Walkers enjoying views of downtown Montreal from Belvedere Kondiaronk lookout
When the weather is warm, walking is the best way to explore Montréal © Marc Bruxelle / Shutterstock

Montréal by taxi 

Montréal has plenty of taxis and plenty of taxi companies, including all-electric operator Teo Taxi. A full list of prices is posted inside taxis; flag fall is a standard $3.50, plus another $1.70 per kilometer and 63¢ per minute spent waiting in traffic. A tip of around 10% is customary.

Note that taxis in Montréal can be hailed in the street or at taxi stands (they're all over the city); the convention is to take the first taxi in the line at taxi stands. For spontaneous journeys, it's often easier and cheaper to call an Uber.
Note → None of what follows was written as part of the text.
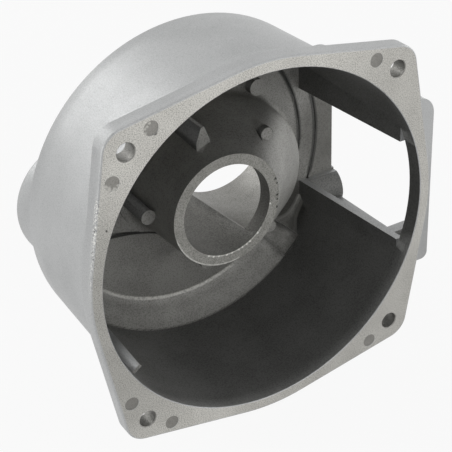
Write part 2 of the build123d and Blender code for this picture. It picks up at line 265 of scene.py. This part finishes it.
# Unblasted skin in the bell, darkened by die release and partly by painted shade, as the bell is hardly lit
innerCast = dict(
    blastedSkin, light="#727270", dark="#646462", spark="#858582", pit="#464644", edge="#9f9f9b",
    gritMm=0.8, gritShows=0.35, cloudMm=28, metallic=0.4, rough=0.55, edgeShows=0.3,
    paintedShades=[], spots=[], chips=None)
# Floor and lobe at the bottom of the bell, drawn lighter than its walls: painted light on faces that look out
# of the bell
floorCast = dict(
    innerCast, light="#9d9c98", dark="#8b8a86", spark="#b1b0ab", pit="#5b5a56", edge="#bcbbb6",
    hollowAndShadow="#1f1f1c", cloudMm=20,
    # painted shade on the floor right of the lobe and by the window
    paintedShades=[(76, 87, -50, 27, 0.45), (104, 92.5, 0, 36, 0.6), (104, 92.5, -24, 24, 0.4),
            (70, 90, -46, 17, 0.4)],
    arcs=[
        (0, 91.9, 0, 77.4, 1.7, -115, 52, "brightAndHighlight", 0.56),  # painted highlight on the ridge that the band and the floor share
        (-51, 91.9, -123.6, 97.0, 1.3, 86, 19, "hollowAndShadow", 0.9),  # painted shadow at the foot of the curved step
        (0, 92.5, 0, 79.0, 3.3, 24, 30, "hollowAndShadow", 0.75),  # the two grooves, with painted shade along them
        (0, 92.5, 0, 90.2, 3.3, 8, 28, "hollowAndShadow", 0.85),
        (34.6, 57.5, 27.6, 4.2, 1.4, 100, 110, "hollowAndShadow", 0.85),  # painted shadow round the stubs on the lobe and beyond it
        (46.8, 86, 40.5, 5.3, 1.3, 175, 70, "hollowAndShadow", 0.85),
        (34.5, 57, -28.0, 4.0, 1.8, -25, 85, "hollowAndShadow", 0.9),
    ])
# The hub's ring face, rough-turned: coarse grain with open pores, most along its right rim
hubRing = {
    # glints are painted highlights along the inner rim's lower side
    "y": 41.5, "innerR": 26.6, "glintMm": 0.7,
    "glintAngles": (-10, -48, -61, -66, -72, -77, -86, -93, -104, -111, -118),
}
hubFace = dict(
    groundFace, light="#93928d", dark="#83827d", spark="#b4b3ad", pit="#5d5c57", hollowAndShadow="#33322e",
    brightAndHighlight="#e8e7e1", poreCellMm=5, poreR=0.18, gritShows=0.42, chips=None,
    spots=[(30.2, 41.5, 9.3, 1.2), (30.7, 41.5, 6.4, 0.7), (30.6, 41.5, -0.6, 0.8), (30.5, 41.5, -3.2, 0.7),
           (30.3, 41.5, -7.7, 1.0), (28, 41.5, 15.5, 0.6)],
    # painted glints along the lower inner rim
    nicksAndGlints=[(hubRing["innerR"] * math.cos(math.radians(angle)), hubRing["y"],
            hubRing["innerR"] * math.sin(math.radians(angle)), hubRing["glintMm"])
           for angle in hubRing["glintAngles"]],
    # painted shade on the upper part of the face
    paintedShades=[(-8, 41.5, 34, 34, 0.14)],
    # painted highlights along the lower outer rim and the lower inner rim
    arcs=[(0, 41.5, 0, 31.5, 0.9, -122, 46, "brightAndHighlight", 0.6), (0, 41.5, 0, 26.4, 0.8, -80, 42, "brightAndHighlight", 0.5)])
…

Commuter trains serve the Montréal suburbs

Commuter trains operated by Exo serve the suburbs of Montréal. Services from Gare Centrale are fast but infrequent, with two-hour waits between some trains. As most things of interest can be reached by bus or metro, there's not much reason to use commuter services.

Accessible travel in Montréal

While older buildings often have steps and pavements can be awkwardly narrow in the old city, sidewalks usually have ramps and the public transport system is quite friendly for travelers with mobility issues, weather conditions permitting.

STM has a series of measures in place to make buses and metro services accessible to the mobility impaired, including wheelchair ramps on buses and 13 accessible stations on the orange metro line. Listings of accessible accommodation can be found on Quebec For All; you'll also find tips on Lonely Planet's Accessible Travel page.

The nonprofit organization Kéroul is dedicated to making travel more accessible to people with limited mobility. They provide themed accessible travel itinerary suggestions covering Montréal, Québec City and 15 other tourism areas in Québec, highlighting access facilities in each.

Watch for the Tourist & Leisure Companion Sticker, which indicates free access to facilities for those traveling with people with a disability or mental illness. The website www.aqlph.qc.ca has a full list of participating sites throughout Québec.